Into the future - AMG Project One
Where to from here? Although still officially a concept, Mercedes-AMG Project One is well advanced in its development as a road-going production vehicle with the closest technical links to a Formula 1 racer of any vehicle in the modern era. If the motorsport influence on your own car is subtle, on Project One it’s unmistakable – you can’t miss it.
Like an F1 car, the Project One hypercar boasts obvious aerodynamic enhancement and downforce-creating wings, but the racing influence runs through every element and hints at features we will be seeing in road-going vehicles in years to come.
As with the current F1 world championship-winning racing car, a 1.6-litre turbocharged combustion engine teams up with a total of four electric motors: one integrated into the turbocharger, another installed directly on the combustion engine with a link to the crankcase, and two driving Project One’s front wheels that can spin at up to 50,000 rpm each. The result is a powertrain that’s faster than a V8, with turbo lag completely eliminated.

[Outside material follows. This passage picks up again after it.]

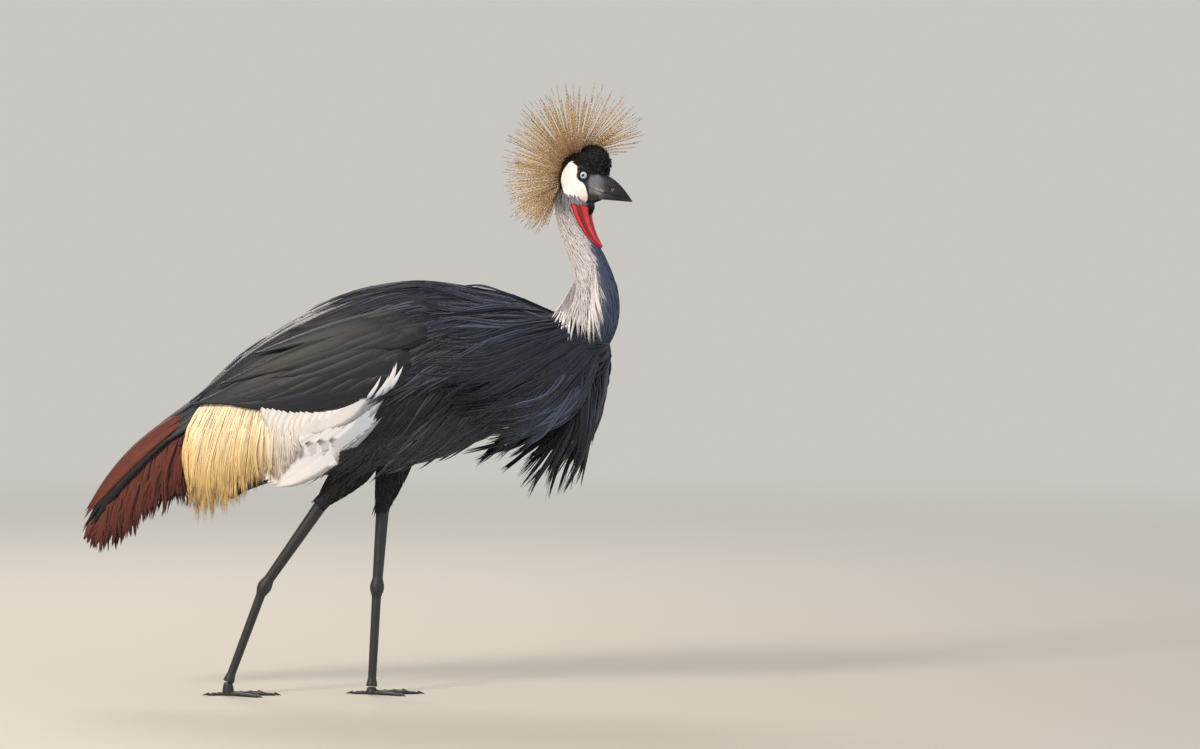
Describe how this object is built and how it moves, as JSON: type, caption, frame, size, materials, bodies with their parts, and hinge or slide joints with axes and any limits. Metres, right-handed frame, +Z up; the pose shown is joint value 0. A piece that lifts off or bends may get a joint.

Inside, the driver’s position and steering wheel are clearly derived from F1 origins, as are the many lightweight materials that combine racing performance with day-to-day suitability.
Project One provides a tantalising glimpse of what is still to come as Mercedes-AMG continues to assist its supported race teams to push the envelope on the racetrack, creating breakthroughs that ultimately improve our experience of driving on the road.